Vaccines are still the United States’ best bet to reduce deaths, but booster uptake is woefully behind compared with other countries, Nuzzo said. Less than 35 percent of eligible individuals have gotten their first booster, according to the Centers for Disease Control and Prevention, less than at least 70 other nations. Updated omicron boosters were authorized earlier this month, but confusion around the benefits and eligibility have hampered the rollout. At the same time, many states and companies are dropping their vaccine requirements, even in more covid-conscious areas like New York City.
“I worry most people are gonna hear [the pandemic is over] and not go get the boosters they’re authorized to get, particularly the elderly,” Nuzzo said.
That’s a problem on an individual and societal level alike. Experts say widespread boosting can also help keep hospitals from being overwhelmed during a possible fall or winter surge.
Long-term consequences
Hundreds of thousands of people are still getting infected each week, according to state and federal data, though the true number is likely much higher given the rise in at-home testing. While most people recover quickly and fully, some percentage — as many as 1 in 5 — will develop long covid, a potentially life-altering condition that has put as many as 4 million Americans out of work.
Scientists are only beginning to understand why some develop long covid, much less how to treat it. Even those who survive infection with little or no apparent complications may also be at greater risk for all sorts of diseases in the future, from diabetes to dementia.
Jeffrey Duchin, health officer for Seattle and King County Health Department, said that the U.S. won’t truly have learned how to live with the virus until scientists understand how to prevent and address long covid with better vaccines or treatments.

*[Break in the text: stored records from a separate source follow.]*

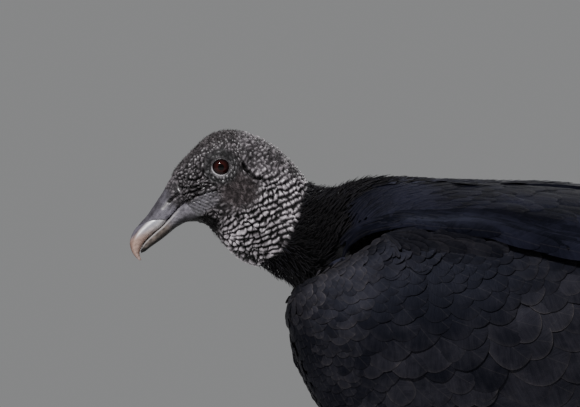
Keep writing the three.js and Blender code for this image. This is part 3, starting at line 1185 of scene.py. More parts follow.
def shoulder_hollow(points: Array) -> Array:
    """How much a place belongs to the dark hollow between neck, shoulder and wing, 0 to 1.

    Args:
        points: (N, 3) places.

    Returns:
        (N,) shares.
    """
    x, z = points[:, 0] + 119.0, points[:, 2] - 258.5
    along, across = x * 0.9 + z * 0.44, z * 0.9 - x * 0.44
    side_view = smoothstep(1.25, 0.8, np.hypot((along + 1.5) / 18.5, across / 8.2))
    return side_view * smoothstep(15, 25, np.abs(points[:, 1]))


@dataclass(frozen=True)
class Relief:
    """What a modeller's tools left on the skin: its height, its colour and its gloss."""

    height: Array
    tone: Array
    gloss: Array | float = 0.0


@dataclass(frozen=True)
class Regions:
    """What lies where on the head, as shares from 0 to 1, and the heights of its patterns.

    Attributes:
        bare: bare skin rather than ruff.
        neck: the folded neck.
        crown: the beaded crown.
        face: the rest of the head.
        flank: the side of the head.
        ear: the patch round the ear.
        jaw: the smooth jaw.
        throat: the throat under the jaw line, painted near-black, partly its dark skin and partly painted
            shade.
        ridge: height of the neck's folds.
        pebble: height of the crown's beads.
        lore: height of the face's beads.
    """

    bare: Array
    neck: Array
    crown: Array
    face: Array
    flank: Array
    ear: Array
    jaw: Array
    throat: Array
    ridge: Array
    pebble: Array
    lore: Array


@dataclass(frozen=True)
class Orbit:
    """The rings of beads round an eye.

    Attributes:
        away: distance from the middle of the eye.
        loop: the same distance, made to wander.
        below: share of each place that is under the eye rather than over it.
        near: share that is near the eye.
        beads: height of the beads.
    """

    away: Array
    loop: Array
    below: Array
    near: Array
    beads: Array


@dataclass(frozen=True)
class Lines:
    """Distances to the lines that are cut into the head, and a pattern of stripes from -1 to 1."""

    ear: Array
    gape: Array
    gape_along: Array
    crease: Array
    stripes: Array


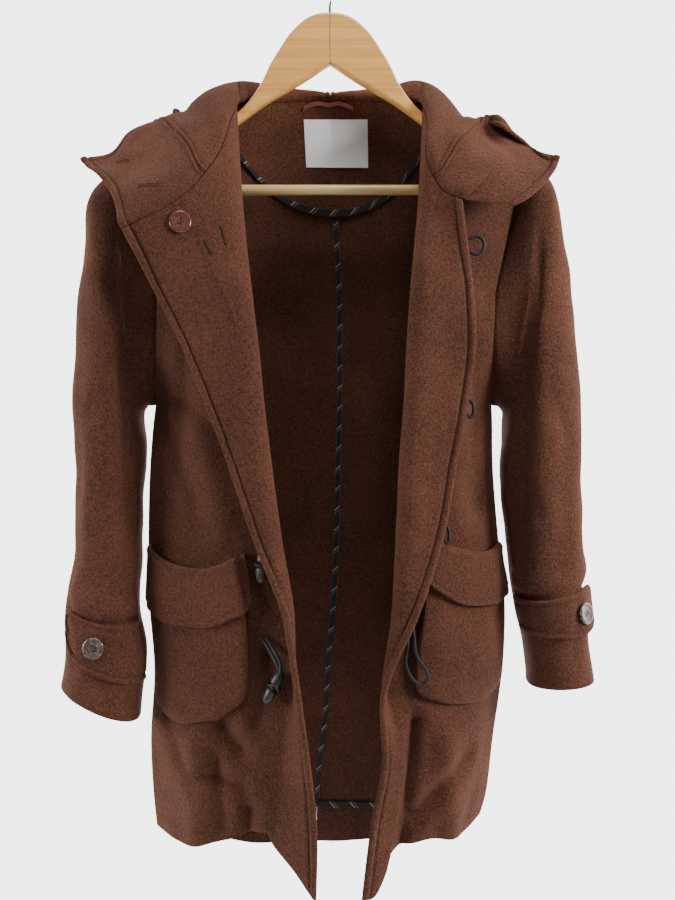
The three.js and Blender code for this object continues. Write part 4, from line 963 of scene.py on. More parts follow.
# columns: middle (down, out, forward), lean (down, out, forward) and the marks of the thong
TOGGLES = [
    ((372, 176, 70.5), (1, 0.25, 0), [(360, 140, 75), (366, 150, 74), (370, 161, 72.5)]),
    ((550, 101, 73.1), (1, 0.2, 0), [(545, 86, 76), (547, 88, 76), (549, 92, 75)]),
    ((706, 73, 78), (1, 0.1, 0), [(700, 55, 79), (703, 58.5, 79), (705, 62, 79)]),
    ((837.5, 60, 83.5), (0.88, 0.47, 0.02), [(787, 72, 72.9), (793, 67, 76.5), (803, 59, 87), (813, 53, 94.5),
                                             (823, 52.5, 96.5), (832, 57, 95)]),
]


def horn_finish(name, dark, light, streak_scale):
    horn = Finish(name, Roughness=0.45, Specular_IOR_Level=0.4, Coat_Weight=0.1, Coat_Roughness=0.25)
    streaks = horn.noise(streak_scale, 5, 0.6, horn.place(scale=(1, 1, 0.14)), distort=0.8)
    fine = horn.noise(700, 2)
    colour = horn.colours((streaks * 0.8 + fine * 0.2).ramp(0.4, 0.68), rgb(*dark), rgb(*light))
    return horn.set(Base_Color=colour, Normal=horn.bump(streaks, 0.0006, 0.5))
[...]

“Covid-19 is not going to disappear,” he wrote in an email to Grid. “And [with] the uncertainty with respect to the future course and severity of the pandemic, why are we not doing more to decrease the number of infections, deaths, hospitalizations, and complications, such as long Covid which currently remain unacceptably high?”
Developing those new tools, and maintaining the ones we already have, will take significant federal investment. But Congress hasn’t approved new covid funds since spring, and the president’s remarks only make that less likely. “That’s what’s going to be used by Congress to say, ‘No, you don’t need additional money,’” said Nuzzo.
Already, the government suspended the program that delivered free covid tests through the mail. And without more money, the program that covers the cost of vaccines or treatment for people without insurance could run dry early next year. Testing capacity could shrink, too, as manufacturers scale back production as public testing sites close and the government stops its bulk buys. Surveillance systems that track the coronavirus in wastewater or improve data collection could falter before they truly get off the ground.
That could be a recipe for disaster this fall and winter if a new variant pops up that’s more deadly or better able to evade the immune system. Even without a new variant, a colder-weather surge in covid and flu, of the sort that happened in 2020 and 2021, could stretch hospital systems that are worn out from more than two years of battling waves of infection.
“I keep making fire analogies, because you don’t just put out a fire in a city and think you never have to worry about the threat of fires again,” Nuzzo said. “You look at what happened and think, let’s make sure we’re never that vulnerable. Let’s use fire alarms, improve building codes, and staff a fire department every single day,” she added. “We need to have that same kind of thinking for pandemic threats, so that we’re not ever again blindsided in the way that we were.”